Participation aux JNDA 2023 - Fonds Pierre Castel

L’entrepreneuriat des jeunes en Afrique se révèle être un levier puissant pour relever les défis alimentaires qui persistent sur le continent. Les jeunes entrepreneurs africains sont à l’avant-garde de l’innovation. Ils conçoivent et mettent en place des solutions durables pour développer une sécurité alimentaire accrue. Le 16 juin 2023 à l’occasion de la 10e édition des Journées Nationales des Diasporas et de l’Afrique (JNDA), le Fonds a réuni à Bordeaux des acteurs et spécialistes des systèmes agricoles et alimentaires africains pour explorer les différents aspects de la dynamique entrepreneuriale et mettre en lumière les opportunités les obstacles, les initiatives existantes et les exemples de succès qui émergent.

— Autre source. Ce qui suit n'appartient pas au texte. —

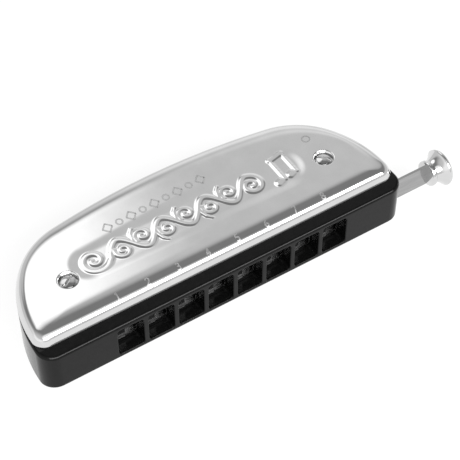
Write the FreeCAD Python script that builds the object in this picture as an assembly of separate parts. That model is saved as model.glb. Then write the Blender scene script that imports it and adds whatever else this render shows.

Animée par Jacques-Olivier Pesme, Vice-Président du Fonds Pierre Castel - Agir avec l’Afrique, cette rencontre a pris la forme d’une table ronde autour de ‘’l’entrepreneuriat agricole, un levier pour répondre aux défis alimentaires en Afrique’’.

Regard d’expert : enjeux du secteur agricole

‘’Le potentiel agroalimentaire africain est immense. Il bataille des chiffres, mais globalement on pense qu’il y a 500 millions d’hectares de terre arable sur le continent. Un pays comme la République Démocratique du Congo aurait 80 millions d’hectares de terre arable disponibles. Et en termes de démographie, nous attendons sur les 40 prochaines années, 600 millions de jeunes africains avec 15 millions par an qui arrivent sur le marché du travail ; et en face, il n’y a pas grand-chose. L’agriculture est un des leviers de la transformation africaine.’’ - Kako Nubukpo, Commissaire chargé du Département de l’Agriculture, des Ressources en Eau et de l’Environnement (DAREN) de la Commission de l’UEMOA.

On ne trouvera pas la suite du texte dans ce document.